There is no doubt that Gerstein is a "musician's musician", someone who seeks and needs dialogue with allies - and takes on very different roles to do so. In the past, this was a matter of course, he says, "people like Liszt or Chopin played concerts, composed, taught, it was all connected". He also pursues a "well-rounded career"; he doesn't like the word concert pianist, he sees himself as a musician in general, as someone who performs, launches projects, doesn't compose but improvises - and has been teaching for many years.
From Havana to Zurich
It is normal for him "to be a teacher and student at the same time". He regularly travelled to see Ferenc Rados until his death in February 2025. At the same time, various of his students have since fledged: Mao Fujita, for example, with whom he recently travelled through Japan on a duo tour - and whom Zurich audiences were also able to get to know last season.

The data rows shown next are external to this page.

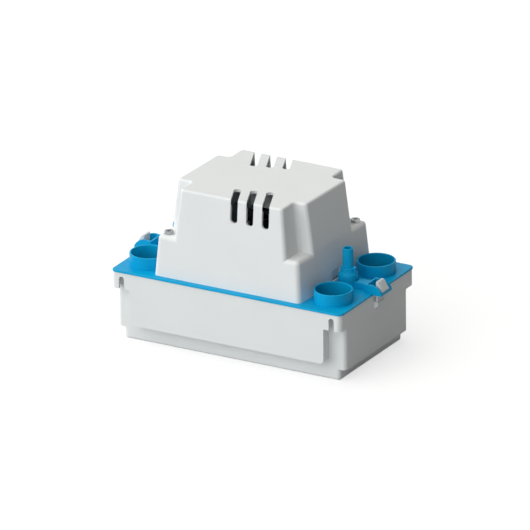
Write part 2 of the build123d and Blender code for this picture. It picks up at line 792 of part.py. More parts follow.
bobbin_w = leg_width + 2 * seat_gap
bobbin_h = stator_stack + 2 * seat_gap
with BuildPart() as coil_bobbin:
    stator_mid_z = stator_bottom_z + stator_stack / 2
    with BuildSketch(Plane.XZ.offset(-bobbin_half_length)):
        with Locations((leg_mid_x, stator_mid_z)):
            Rectangle(bobbin_w + 2 * bobbin_wall, bobbin_h + 2 * bobbin_wall)
            Rectangle(bobbin_w, bobbin_h, mode=Mode.SUBTRACT)
    extrude(amount=2 * bobbin_half_length)
    flange_reach = bobbin_wall + coil_build
    for end in (-1, 1):
        with BuildSketch(Plane.XZ.offset(end * (bobbin_half_length - bobbin_wall / 2))):
            with Locations((leg_mid_x, stator_mid_z)):
                Rectangle(bobbin_w + 2 * flange_reach, bobbin_h + 2 * flange_reach)
                Rectangle(bobbin_w, bobbin_h, mode=Mode.SUBTRACT)
        extrude(amount=bobbin_wall / 2, both=True)
coil_bobbin.part.label = "coil_bobbin"
export_step(coil_bobbin.part, "parts/coil_bobbin.step")

with BuildPart() as stator_coil:
    coil_half = bobbin_half_length - bobbin_wall - seat_gap
    with BuildSketch(Plane.XZ.offset(-coil_half)):
        with Locations((leg_mid_x, stator_mid_z)):
            RectangleRounded(
                bobbin_w + 2 * (bobbin_wall + coil_build) - 0.4,
                bobbin_h + 2 * (bobbin_wall + coil_build) - 0.4,
                2.0,
            )
            Rectangle(
                bobbin_w + 2 * (bobbin_wall + seat_gap),
                bobbin_h + 2 * (bobbin_wall + seat_gap),
                mode=Mode.SUBTRACT,
            )
    extrude(amount=2 * coil_half)
stator_coil.part.label = "stator_coil"
export_step(stator_coil.part, "parts/stator_coil.step")

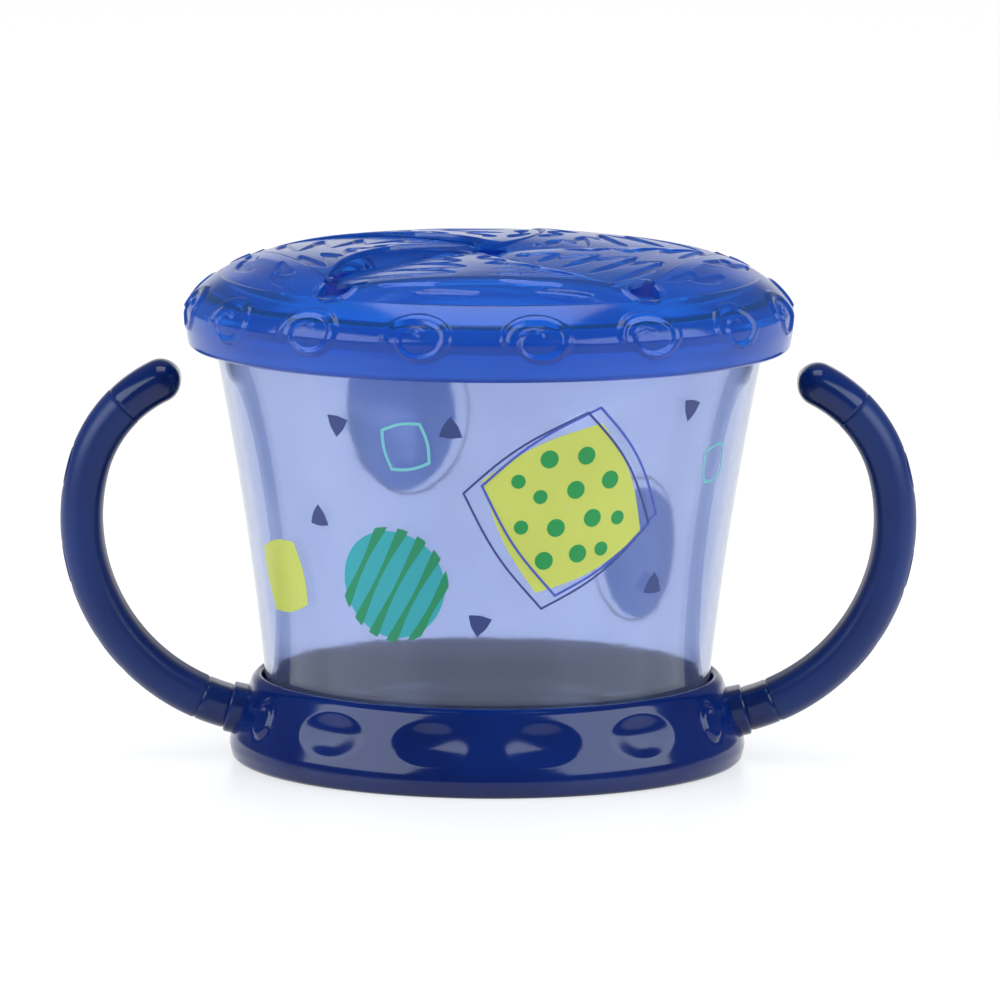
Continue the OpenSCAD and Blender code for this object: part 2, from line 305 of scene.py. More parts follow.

When Gerstein himself returns to the Tonhalle Zurich as the focal artist, something will once again come full circle. Various memories are likely to come flooding back, not only of the start of his career and the rehearsals with Bruno Ganz, but also of a completely unexpected performance two and a half years ago. He was on holiday in Havana at the time, "I was visiting a museum when my agent called to ask if I could rehearse and play the Gershwin concerto in Zurich the next day, as Igor Levit had been cancelled due to illness". He was able to. And he also remembers this concert as a delightful experience: "Sometimes you can breathe easily with an orchestra - and this was one such evening."